Kirk stares in the eyes of the Romulan Ambassador who helped arrange the attacks and says that he understands why he did what he did, because "it takes one to know one." The captain found himself at the end of his career and going out with a sad whimper, feeling like a relic, and that furthered his personal prejudices. It's a fascinating character study of one of science fiction's greatest heroes, because it allows him to be flawed and then actually reckon with those failings.
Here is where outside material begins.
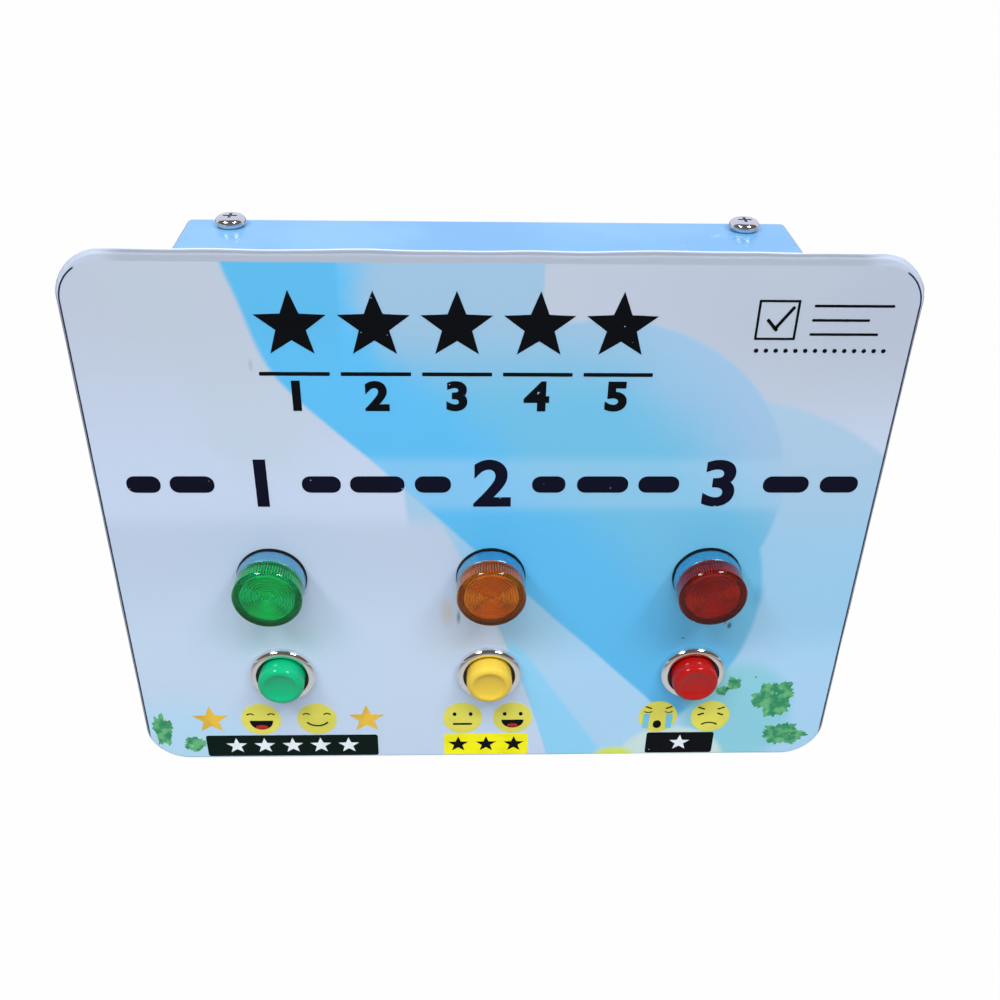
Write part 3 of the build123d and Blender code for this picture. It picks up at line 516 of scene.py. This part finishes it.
def film_shell():
    """Film over the front, round the edges and a little way behind, as one closed skin."""
    width, height = PANEL_SIZE
    core_x, core_z = width / 2 - PANEL_CORNER, height / 2 - PANEL_CORNER
    bm = bmesh.new()
    bm.faces.new([bm.verts.new((sx * width / 2, PANEL_Y, sz * height / 2))
                  for sx, sz in ((-1, -1), (1, -1), (1, 1), (-1, 1))])
    bmesh.ops.bevel(bm, geom=bm.verts[:], offset=PANEL_CORNER, segments=16, profile=0.5,
                    affect="VERTICES", material=-1)
    long_edges = [edge for edge in bm.edges if edge.calc_length() > PANEL_CORNER]
    bmesh.ops.subdivide_edges(bm, edges=long_edges, cuts=60)
    made = bmesh.ops.extrude_edge_only(bm, edges=bm.edges[:])["geom"]
    sides = [item for item in made if isinstance(item, bmesh.types.BMVert)]
    bmesh.ops.translate(bm, verts=sides, vec=(0, PANEL_DEPTH, 0))
    rear = [edge for edge in bm.edges if all(vert in sides for vert in edge.verts)]
    made = bmesh.ops.extrude_edge_only(bm, edges=rear)["geom"]
    for vert in (item for item in made if isinstance(item, bmesh.types.BMVert)):
        x, y, z = vert.co
        anchor = Vector((max(-core_x, min(core_x, x)), y, max(-core_z, min(core_z, z))))
        vert.co = anchor + (vert.co - anchor) * (PANEL_CORNER - FILM_RETURN) / PANEL_CORNER
    bm.normal_update()
    rim = [edge for edge in bm.edges if len(edge.link_faces) == 2
           and all(abs(vert.co.y - PANEL_Y) < 0.01 for vert in edge.verts)]
    bmesh.ops.bevel(bm, geom=rim, offset=EDGE_ROUND, segments=5, profile=0.5, affect="EDGES", material=-1)
    front = max(bm.faces, key=lambda face: face.calc_area())
    for _ in range(2):
        bmesh.ops.inset_region(bm, faces=[front], thickness=0.5, depth=0.0)
    bmesh.ops.recalc_face_normals(bm, faces=bm.faces)
    if max(bm.faces, key=lambda face: face.calc_area()).normal.y > 0:
        bmesh.ops.reverse_faces(bm, faces=bm.faces)
    return bm


def film_waves(bm):
    """Let the wrapped edge wander a little, with folds at the two upper corners."""
    width, height = PANEL_SIZE
    margin, fade, corner_inset, ripple = 2.2, 2.0, 5, 0.045
    for vert in bm.verts:
        outside = max(abs(vert.co.x) - (width / 2 - margin), abs(vert.co.z) - (height / 2 - margin))
        share = max(0.0, min(1.0, outside / fade))
        wave = noise.noise(Vector((vert.co.x * ripple, 3.0, vert.co.z * ripple)))
        away = Vector((vert.co.x / width, 0, vert.co.z / height)).normalized()
        top = max(0.0, min(1.0, (vert.co.z - 60) / 50))
        vert.co += away * (0.15 + wave * 0.5) * share * (0.4 + 0.6 * top)
        for corner_x, reach, bulge in ((1, 26.0, 0.9), (-1, 18.0, 0.4)):
            corner = Vector((corner_x * (width / 2 - corner_inset), PANEL_Y, height / 2 - corner_inset))
            near = max(0.0, 1 - (vert.co - corner).length / reach)
            fold = 0.6 + 0.4 * math.sin(vert.co.x * 0.9 + vert.co.z * 1.3)
            vert.co += Vector((corner_x * 0.35, -0.3 * share, 0.6)) * near * share * fold * bulge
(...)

'Where no one has gone before'
"The Undiscovered Country" is brilliant on many levels, but the way it examines how an aging hero can grow more conservative with age feels especially relevant in 2023. The events of the past decade have radicalized many and pushed older generations to embrace more extreme conservative ideology, in large part because their prejudices were being catered to. People have a wide variety of reasons for bigoted beliefs, but bitterness and fears of being excluded or pushed out are pretty high among them. It's no excuse, but it helps us understand so we can hopefully pull wayward but decent people back from the brink. In the end, Kirk overcomes his own fears — of growing older, of change, and especially of the unknown — because he recognizes that he's regressed and his fearful beliefs could all too easily become hatred.
When Kirk gives his final Captain's log at the end of the film, he explains that a new crew and a new ship will be taking over, but that the mission is unchanged. Instead of only saying "where no man has gone before" as his sign-off, however, he corrects himself and says "no one." It's a great moment that show's the series' determination to always grow and be better, learning to carry Roddenberry's idealistic legacy into the future by being willing to self-reflect and change.
There will always be forces trying to make us turn on one another and insulate ourselves, but "Star Trek VI: The Undiscovered Country" reminds us that even our greatest heroes can slide into bigoted ideology under the right circumstances, and it's of dire importance that we don't follow in their footsteps.